Having to hang up his dancing shoes for a rifle and then a scalpel was bad enough. To make things worse, the Communists frowned upon modern dance. The only officially sanctioned dances were traditional folk routines.
Try as he might, though, Mr. Dung just couldn't get those waltz and tango rhythms out of his head. Late at night, in his tiny university dormitory, he would pore over "How to Dance," an American dance manual he picked up in a Saigon market in 1975. Each night, he would painstakingly translate the book's English instructions with a dictionary and silently follow the steps shown in the diagrams.
His breakthrough came in 1978, when the Vietnamese government finally loosened its policy on bourgeois dance. Apparently, a Vietnamese delegation attended a communist festival in Havana, and saw Cuban dancers doing the Cha Cha. If ballroom dancing was not too decadent for Castro, they reasoned, it was not too decadent for Ho Chi Minh, either.

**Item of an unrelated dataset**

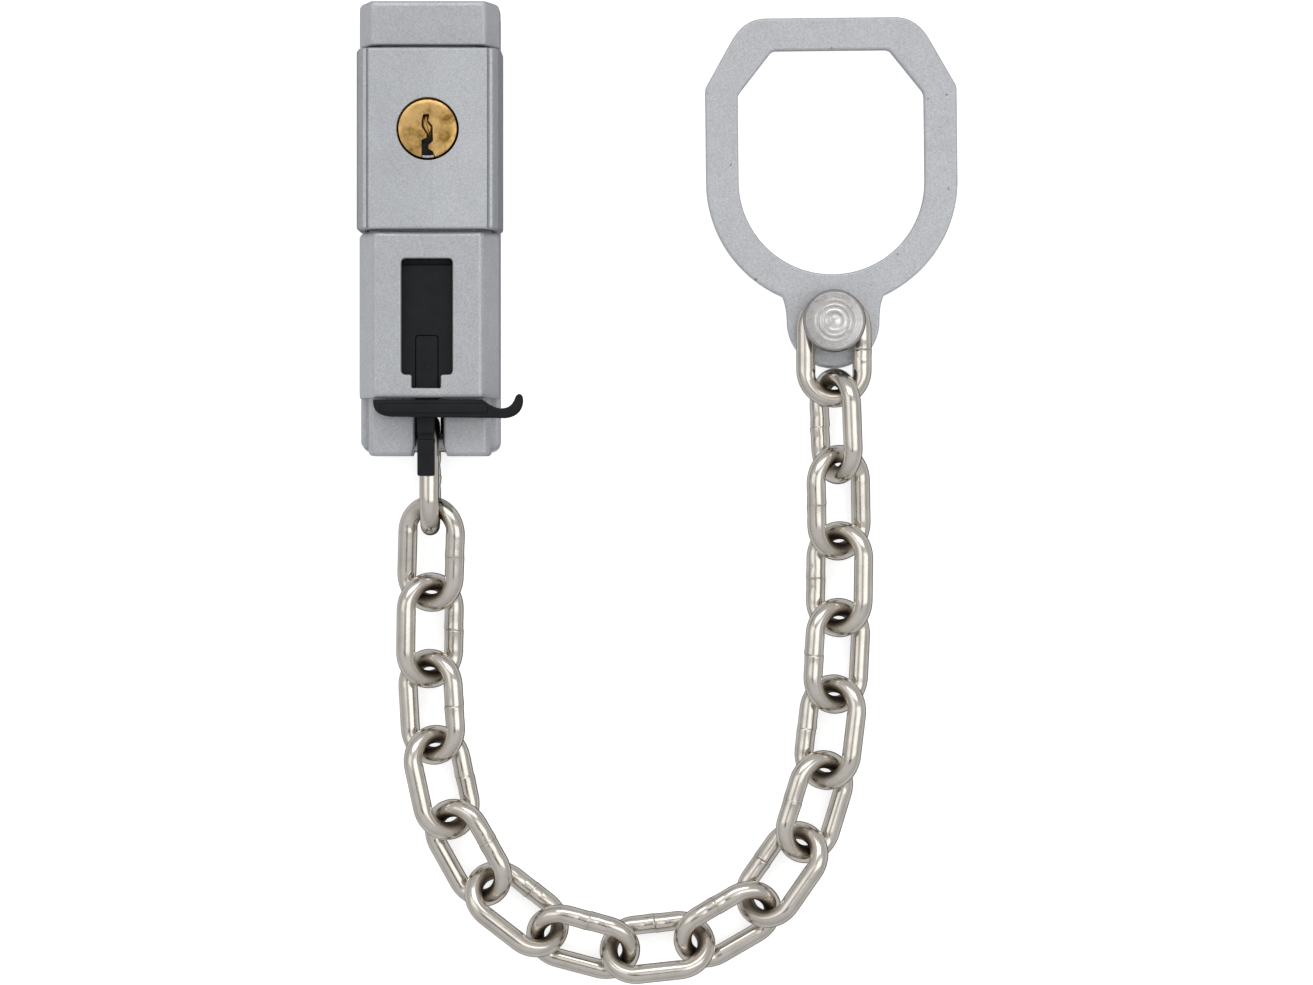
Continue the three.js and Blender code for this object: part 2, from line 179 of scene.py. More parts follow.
class Shader:
    """A material with one principled shader and short calls for the textures that feed it."""

    def __init__(self, name):
        self.material = bpy.data.materials.new(name)
        self.material.use_nodes = True
        self.tree = self.material.node_tree
        self.shader = self.tree.nodes["Principled BSDF"]
        self.place = self.add("ShaderNodeTexCoord").outputs["Object"]

    def add(self, kind, **settings):
        node = self.tree.nodes.new(kind)
        for key, value in settings.items():
            setattr(node, key, value)
        return node

    def link(self, source, target):
        self.tree.links.new(source, target)

    def set(self, base=None, roughness=None, metallic=None, specular=None):
        values = {"Base Color": base and (*base, 1), "Roughness": roughness, "Metallic": metallic,
                  "Specular IOR Level": specular}
        for socket, value in values.items():
            if value is not None:
                self.shader.inputs[socket].default_value = value

    def noise(self, scale, detail=2.0, roughness=0.5, stretch=None):
        node = self.add("ShaderNodeTexNoise")
        node.inputs["Scale"].default_value = scale
        node.inputs["Detail"].default_value = detail
        node.inputs["Roughness"].default_value = roughness
        if stretch:
            mapping = self.add("ShaderNodeMapping")
            mapping.inputs["Scale"].default_value = stretch
            self.link(self.place, mapping.inputs["Vector"])
            self.link(mapping.outputs["Vector"], node.inputs["Vector"])
        else:
            self.link(self.place, node.inputs["Vector"])
        return node.outputs["Fac"]

    def cells(self, scale):
        """A random colour for every cell."""
        node = self.add("ShaderNodeTexVoronoi")
        node.inputs["Scale"].default_value = scale
        self.link(self.place, node.inputs["Vector"])
        return node.outputs["Color"]

    def ramp(self, source, *stops):
        """Stops are (position, colour) pairs, where a colour is a grey level or three numbers."""
        node = self.add("ShaderNodeValToRGB")
        elements = node.color_ramp.elements
        while len(elements) < len(stops):
            elements.new(0.5)
        for element, (position, colour) in zip(elements, stops):
            grey = (colour,) * 3 if isinstance(colour, (int, float)) else colour
            element.position = position
            element.color = (*grey, 1)
        self.link(source, node.inputs["Fac"])
        return node.outputs["Color"]

    def mix(self, first, second, blend="MULTIPLY"):
        """Two colours multiplied or added; each is a socket or three numbers."""
        node = self.add("ShaderNodeMix", data_type="RGBA", blend_type=blend)
        node.inputs[MIX_FACTOR].default_value = 1.0
        for value, socket in ((first, MIX_FIRST), (second, MIX_SECOND)):
            if isinstance(value, bpy.types.NodeSocket):
                self.link(value, node.inputs[socket])
            else:
                node.inputs[socket].default_value = (*value, 1)
        return node.outputs[MIX_RESULT]

    def feed(self, socket, source):
        self.link(source, self.shader.inputs[socket])

    def bump(self, *layers):
        """Layers are (height source, depth in millimetres), laid one over another."""
        normal = None
        for source, depth in layers:
            node = self.add("ShaderNodeBump")
            node.inputs["Strength"].default_value = 1.0
            node.inputs["Distance"].default_value = depth * MM
            self.link(source, node.inputs["Height"])
            if normal:
                self.link(normal, node.inputs["Normal"])
            normal = node.outputs["Normal"]
        self.feed("Normal", normal)


def silver_paint(name, base, grain, specks=0.0, side=1.0):
    """Sparkle lacquer on a casting: mottled, with bright and dark flakes.

    The grain is the depth of its bumps in millimetres, specks is how much of it is pitted dark, and side is
    how bright the flanks are beside the face: below 1 the flanks are darkened by their normal as painted
    shade.
    """
    make = Shader(name)
    make.set(roughness=0.42, metallic=0.42, specular=0.5)
    mottle = make.ramp(make.noise(3100, 3, 0.6), (0.32, 0.87), (0.68, 1.11))
    cloud = make.ramp(make.noise(160, 2, 0.5), (0.3, 0.965), (0.7, 1.02))
    flakes = make.ramp(make.cells(5600), (0.1, 0.84), (0.5, 1.0), (0.93, 1.04), (1.0, 1.5))
    colour = make.mix(make.mix(make.mix(base, mottle), cloud), flakes)
    if specks:
        colour = make.mix(colour, make.ramp(make.noise(760, 1, 0.4), (specks, 0.45), (specks + 0.03, 1.0)))
    # painted shade: the flanks, told by the Z of the object-space normal, are darkened towards side
    if side < 1:
        parts = make.add("ShaderNodeSeparateXYZ")
        make.link(make.add("ShaderNodeTexCoord").outputs["Normal"], parts.inputs["Vector"])
        colour = make.mix(colour, make.ramp(parts.outputs["Z"], (0.55, side), (0.97, 1.0)))
    make.feed("Base Color", colour)
    make.feed("Roughness", make.ramp(make.noise(1500, 2), (0.3, 0.3), (0.7, 0.46)))
    make.bump((make.noise(1700, 2, 0.6), grain), (make.noise(420, 2, 0.5), grain * 0.8))
    return make.material


def nickel_wire():
    """Warm nickel plating on drawn wire, darker and rougher at the welds and where links rub; where they rub
    the dark is part grime, part painted shade.
    """
    make = Shader("nickel_wire")
    make.set(metallic=1.0)
    tone = make.ramp(make.noise(210, 3, 0.55), (0.3, (0.60, 0.56, 0.505)), (0.7, (0.72, 0.68, 0.62)))
    specks = make.ramp(make.noise(1700, 2, 0.6), (0.2, 0.6), (0.3, 1.0))
    weld = make.add("ShaderNodeAttribute", attribute_name="weld").outputs["Fac"]
    plated = make.mix(tone, specks)
    rub_and_shade = make.add("ShaderNodeAttribute", attribute_name="rub_and_shade").outputs["Fac"]
    # darker inside the bows where links touch: partly grime, partly painted shade of the contact
    grime_and_contact_shade = make.ramp(rub_and_shade, (0.0, 1.0), (0.45, (0.72, 0.69, 0.66)), (1.0, (0.25, 0.215, 0.185)))
    scale = make.ramp(weld, (0.0, 1.0), (1.0, (0.52, 0.49, 0.45)))
    make.feed("Base Color", make.mix(make.mix(plated, grime_and_contact_shade), scale))
    wear = make.ramp(make.noise(500, 3, 0.6), (0.3, 0.1), (0.75, 0.22))
    dull_weld, dull_rub = make.ramp(weld, (0.0, 0.0), (1.0, 0.2)), make.ramp(rub_and_shade, (0.0, 0.0), (1.0, 0.25))
    dull = make.mix(dull_weld, dull_rub, "ADD")
    make.feed("Roughness", make.mix(wear, dull, "ADD"))
    make.bump((make.noise(240, 2, 0.5), 0.016), (make.noise(1100, 2, 0.5), 0.001))
    return make.material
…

But that wasn't the last obstacle that Mr. Dung would have to overcome. Because modern dance had been discouraged for so long, he couldn't find anyone who knew the fashionable current dances. The only ballroom teachers in Hanoi were people of his father's generation. "I wanted to learn the new styles of dance," says the soft-spoken Mr. Dung, who, even when seated, carries himself with grace. But no teacher in Vietnam had seen a new step since 1945.
It wasn't until 1984 that Mr. Dung finally got his hands on an ISTD dance manual. Only there was another hitch; it was written in Czech! Driven by desperation for new information, he had it translated into Vietnamese. But where to get the music? Apart from a few black-market cassettes, most of the tunes available were hopelessly outdated. So Mr. Dung, ever the innovator, bought a guitar and some music books and taught himself to play between shifts at the hospital. Even without music, Mr. Dung could always practice. "I can imagine the music," he explains today, placing his hand over his heart. "I feel the rhythms here."
In 1987, Mr. Dung married Do Minh Huyen, a fellow doctor at his hospital who shares his love for ballroom dance. And as his reputation as a connoisseur of dance grew, friends asked for lessons. Alone or accompanied by his wife, Mr. Dung began teaching dance classes at night and on holidays. He charged 20 cents per student. While he found that teaching others was an excellent way of improving his own skills, it did not satisfy his growing hunger for dance theory.
In 1992, much to the dismay of his colleagues, Mr. Dung abandoned his medical career to study English and dance full time. Since then, ballroom dancing has taken off in Vietnam, as it has in the rest of Asia, and demand for Mr. Dung's teaching expertise is high. Today, he teaches classes all around Hanoi. Just about any night of the week--whether in a sweltering public hall, a corporate office, or a private home--Mr. Dung can be found doing what he does best: spreading the joy of ballroom dance. He has even set aside a seven-square-meter area in his own home, where he gives private lessons.
Now, armed with his newfound status as an ISTD member and the connections he's made at the Asian Games, Mr. Dung is preparing to embark on his next Herculean task: the creation of the first-ever Vietnamese Dancesport Federation. With characteristic determination and poise, he shrugs off any notion of potential obstacles. "Dancing is one of the best medicines," he says. "I should know. I used to be a doctor."
Ms. Gampell is a Bangkok-based writer.